**GIVEN TASK:** Which lines below fall between the one containing "addPosts();" and the one containing "before = set(bpy.data.objects)"? Repeat them exactly, counting both of those lines, and add nothing else.

>> Begin EXERCISE INPUTS

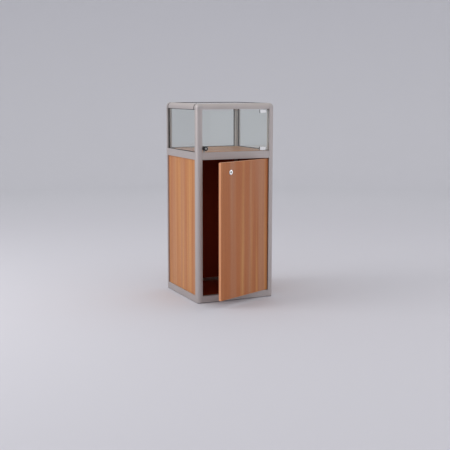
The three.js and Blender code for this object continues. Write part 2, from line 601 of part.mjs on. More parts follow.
function addGlassDoor() {
  const [front, back] = GLASS_DOOR.y;
  const rod = (radius, range, sides) => crosswiseRod(radius, GLASS_LOCK_X, range, GLASS_LOCK_Z, sides);
  const leaf = box(GLASS_DOOR.x, GLASS_DOOR.y, GLASS_DOOR.z)
    .subtract(rod(GLASS_LOCK_SHANK + FIT_GAP, [front - 1, back + 1]));
  addMesh(displayCase, 'glass_door', leaf, GLASS);
  addMesh(displayCase, 'glass_hinge_upper', hingeClamp(1), CHROME);
  addMesh(displayCase, 'glass_hinge_lower', hingeClamp(-1), CHROME);

  const block = (slot) => pivotBlock(GLASS_PIVOT_X, CLAMP_PIN_RADIUS, slot);
  const lowerSlot = [MID_RAIL_TOP - SLOT_DEPTH, MID_RAIL_TOP];
  const upperSlot = [TOP_RAIL_BOTTOM, TOP_RAIL_BOTTOM + SLOT_DEPTH];
  addMesh(displayCase, 'glass_pivot_block_lower', block(lowerSlot), NYLON);
  addMesh(displayCase, 'glass_pivot_block_upper', block(upperSlot), NYLON);

  addMesh(displayCase, 'glass_lock_case', glassLockCase(), BLACK_PLASTIC);
  const nutBack = back + FIT_GAP + GLASS_LOCK_NUT;
  const nut = rod(GLASS_LOCK_RADIUS, [back + FIT_GAP, nutBack])
    .subtract(rod(GLASS_LOCK_SHANK + FIT_GAP, [back, nutBack + 1]));
  addMesh(displayCase, 'glass_lock_nut', nut, BLACK_PLASTIC);

  const camFront = nutBack + 2 * FIT_GAP;
  const plugFront = front - FIT_GAP - GLASS_LOCK_PROJECTION - GLASS_LOCK_PLUG_PROUD;
  const tenon = [-GLASS_LOCK_TENON, GLASS_LOCK_TENON];
  const [keyWidth, keyHeight] = KEYWAY;
  const plug = rod(GLASS_LOCK_PLUG, [plugFront, nutBack + FIT_GAP / 2])
    .add(box(tenon.map((t) => GLASS_LOCK_X + t), [nutBack - 1, camFront + GLASS_CAM + FIT_GAP],
      tenon.map((t) => GLASS_LOCK_Z + t)))
    .subtract(box([GLASS_LOCK_X - keyWidth, GLASS_LOCK_X + keyWidth], [plugFront - 1, plugFront + 6],
      [GLASS_LOCK_Z - keyHeight / 2, GLASS_LOCK_Z + keyHeight / 2]));
  addMesh(displayCase, 'glass_lock_plug', plug, CHROME);

  const cam = lockTongue(GLASS_CAM_REACH, GLASS_CAM_WIDTH, [camFront, camFront + GLASS_CAM],
    GLASS_LOCK_TENON, -Math.PI / 2, GLASS_LOCK_X, GLASS_LOCK_Z);
  addMesh(displayCase, 'glass_lock_cam', cam, STEEL);
}

// ---------------------------------------------------------------- door stops

const STOP = { width: 8, height: 12, fromDoorEnd: 20, outOfSlot: 4.5 };

// Rubber stops behind the doors' free edges: two on the front left post for the cabinet door,
// and one clipped into its slot for the glass door.
function addDoorStops() {
  const postFace = -POST_INNER + FIT_GAP;
  const behindDoor = [DOOR.y[1] + FIT_GAP, DOOR.y[1] + FIT_GAP + STOP.width];
  const stopHeights = {
    lower: DOOR.z[0] + STOP.fromDoorEnd,
    upper: DOOR.z[1] - STOP.fromDoorEnd - STOP.height,
  };
  for (const [place, z] of Object.entries(stopHeights)) {
    const stop = box([postFace, postFace + STOP.width], behindDoor, [z, z + STOP.height]);
    addMesh(displayCase, `cabinet_door_stop_${place}`, stop, SEAL);
  }
  const z = GLASS_DOOR.z[1] - STOP.fromDoorEnd - STOP.height;
  const stop = box([-SLOT_BOTTOM + FIT_GAP, -POST_INNER + STOP.outOfSlot],
    [GLASS_DOOR.y[1] + FIT_GAP, -HALF + SLOT_END - FIT_GAP], [z, z + STOP.height]);
  addMesh(displayCase, 'glass_door_stop', stop, SEAL);
}

addPosts();
addCornersAndGlides();
addRails();
addFilling();
addCabinetDoor();
addGlassDoor();
addDoorStops();

export default displayCase;
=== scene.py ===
"""Pedestal display case: its finished pieces, their materials, a pale studio and the camera.

The file is laid out as a Blender add-on and is run as a script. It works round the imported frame,
whose nodes give the places and overall sizes. What they don't tell, such as the slots of a profile,
is a setting in one of the property groups. Everything is in metres, +Z up, and the doors face -Y.
"""

import json
import math

import bmesh
import bpy
from bpy.props import FloatProperty, FloatVectorProperty, PointerProperty
from mathutils import Matrix, Vector


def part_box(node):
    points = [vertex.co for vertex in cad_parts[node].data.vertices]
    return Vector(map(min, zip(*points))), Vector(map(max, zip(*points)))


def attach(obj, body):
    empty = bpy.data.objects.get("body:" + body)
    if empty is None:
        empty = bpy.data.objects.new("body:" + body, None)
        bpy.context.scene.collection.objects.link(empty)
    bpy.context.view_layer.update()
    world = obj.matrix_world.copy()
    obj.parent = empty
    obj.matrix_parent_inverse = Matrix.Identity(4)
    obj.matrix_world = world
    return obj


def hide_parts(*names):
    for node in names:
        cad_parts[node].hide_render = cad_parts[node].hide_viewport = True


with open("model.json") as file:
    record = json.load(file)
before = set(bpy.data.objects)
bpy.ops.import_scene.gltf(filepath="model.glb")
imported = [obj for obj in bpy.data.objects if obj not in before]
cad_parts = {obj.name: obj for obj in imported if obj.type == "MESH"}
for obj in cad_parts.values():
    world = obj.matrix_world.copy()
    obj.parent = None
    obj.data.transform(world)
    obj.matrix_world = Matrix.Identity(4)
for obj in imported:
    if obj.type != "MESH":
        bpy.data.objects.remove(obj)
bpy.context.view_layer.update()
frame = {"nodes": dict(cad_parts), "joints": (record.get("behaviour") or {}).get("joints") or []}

bl_info = {
    "name": "Pedestal Display Case",
    "version": (1, 0, 0),
    "blender": (4, 5, 0),
    "location": "View3D > Sidebar > Display Case",
    "description": "Builds the finished pieces of a glazed pedestal display case round its frame",
    "category": "Object",
}

MM = 0.001
FIT_GAP = 0.3 * MM                      # that the frame leaves between pieces that touch

# ------------------------------------------------------------------ places that the frame gives

POST_LOW, POST_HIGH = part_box("post_front_left")
HALF = -POST_LOW.x                      # from the case's middle to its outer faces
PROFILE = POST_HIGH.x - POST_LOW.x      # the posts' side
SIDE_TURNS = {"front": 0.0, "right": math.pi / 2, "rear": math.pi, "left": -math.pi / 2}
POST_TURNS = {"front_left": 0.0, "front_right": math.pi / 2, "rear_right": math.pi, "rear_left": -math.pi / 2}
CORNER_TURNS = {"front_left": 0.0, "front_right": 0.0, "rear_right": math.pi, "rear_left": math.pi}
MIRRORED_CORNERS = ("front_right", "rear_left")

# A section drawn in X and Y and run along Z, laid down so that it runs along X: what was X points
# into the case, and what was Y points up.
LAID_DOWN = Matrix(((0, 0, 1, 0), (1, 0, 0, 0), (0, 1, 0, 0), (0, 0, 0, 1)))
# A round piece turned about Z, laid so that what was up points into the case, along +Y.
POINTED_IN = Matrix.Rotation(-math.pi / 2, 4, "X")


def joint_named(name):
    return next(joint for joint in frame["joints"] if joint["name"] == name)


def ajar_turn():
    """The turn of the cabinet door at rest, away from its shut place, about its hinge."""
    hinge = joint_named("cabinet_door_hinge")
    pivot = Matrix.Translation(hinge["pos_m"])
    turn = Matrix.Rotation(math.radians(-min(hinge["range_deg"])), 4, "Z")
    return pivot @ turn @ pivot.inverted()


AJAR = ajar_turn()


def shut_box(node):
    """The lowest and highest corners that a node on the cabinet door has with the door shut."""
    shut = AJAR.inverted()
    points = [shut @ vertex.co for vertex in frame["nodes"][node].data.vertices]
    lows = Vector([min(point[axis] for point in points) for axis in range(3)])
    highs = Vector([max(point[axis] for point in points) for axis in range(3)])
    return lows, highs


# ------------------------------------------------------------------ settings

def length(name, description, default):
    return FloatProperty(name=name, description=description, default=default, min=0.0,
                         unit="LENGTH", precision=4)


def share(name, description, default):
    return FloatProperty(name=name, description=description, default=default, min=0.0, max=1.0,
                         subtype="FACTOR")


def colour(name, description, hexadecimal):
    """A colour property, from a colour as screens write it to the linear one that shaders take."""
    values = [(hexadecimal >> shift & 255) / 255 for shift in (16, 8, 0)]
    linear = [((value + 0.055) / 1.055) ** 2.4 if value > 0.04045 else value / 12.92 for value in values]
    return FloatVectorProperty(name=name, description=description, default=linear, size=3,
                               min=0.0, max=1.0, subtype="COLOR")


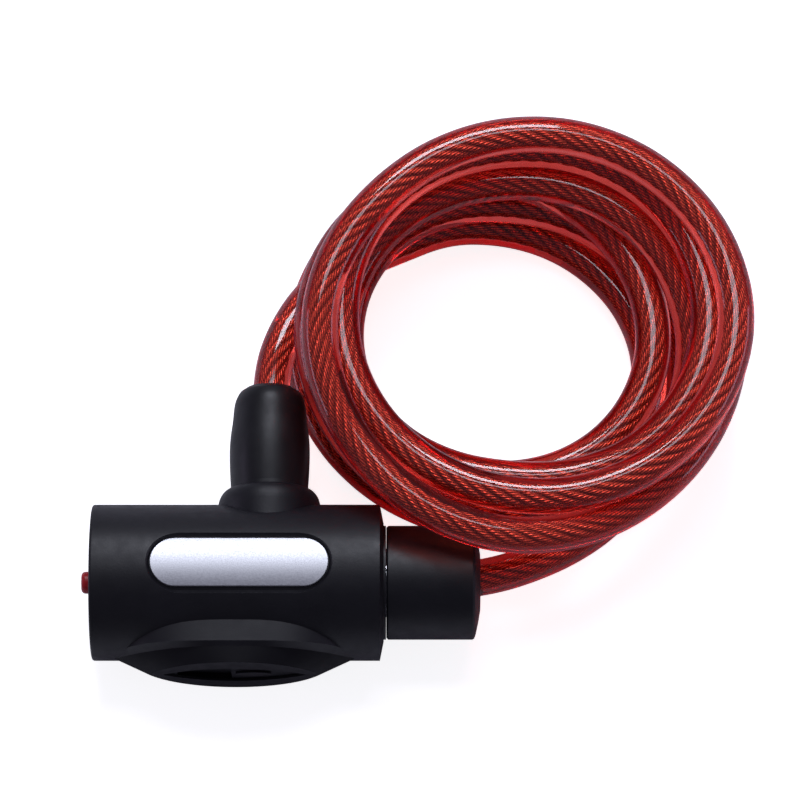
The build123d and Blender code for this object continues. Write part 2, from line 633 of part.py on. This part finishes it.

>> End EXERCISE INPUTS

**SOLUTION TO THIS PROBLEM:**
addPosts();
addCornersAndGlides();
addRails();
addFilling();
addCabinetDoor();
addGlassDoor();
addDoorStops();

export default displayCase;
=== scene.py ===
"""Pedestal display case: its finished pieces, their materials, a pale studio and the camera.

The file is laid out as a Blender add-on and is run as a script. It works round the imported frame,
whose nodes give the places and overall sizes. What they don't tell, such as the slots of a profile,
is a setting in one of the property groups. Everything is in metres, +Z up, and the doors face -Y.
"""

import json
import math

import bmesh
import bpy
from bpy.props import FloatProperty, FloatVectorProperty, PointerProperty
from mathutils import Matrix, Vector


def part_box(node):
    points = [vertex.co for vertex in cad_parts[node].data.vertices]
    return Vector(map(min, zip(*points))), Vector(map(max, zip(*points)))


def attach(obj, body):
    empty = bpy.data.objects.get("body:" + body)
    if empty is None:
        empty = bpy.data.objects.new("body:" + body, None)
        bpy.context.scene.collection.objects.link(empty)
    bpy.context.view_layer.update()
    world = obj.matrix_world.copy()
    obj.parent = empty
    obj.matrix_parent_inverse = Matrix.Identity(4)
    obj.matrix_world = world
    return obj


def hide_parts(*names):
    for node in names:
        cad_parts[node].hide_render = cad_parts[node].hide_viewport = True


with open("model.json") as file:
    record = json.load(file)
before = set(bpy.data.objects)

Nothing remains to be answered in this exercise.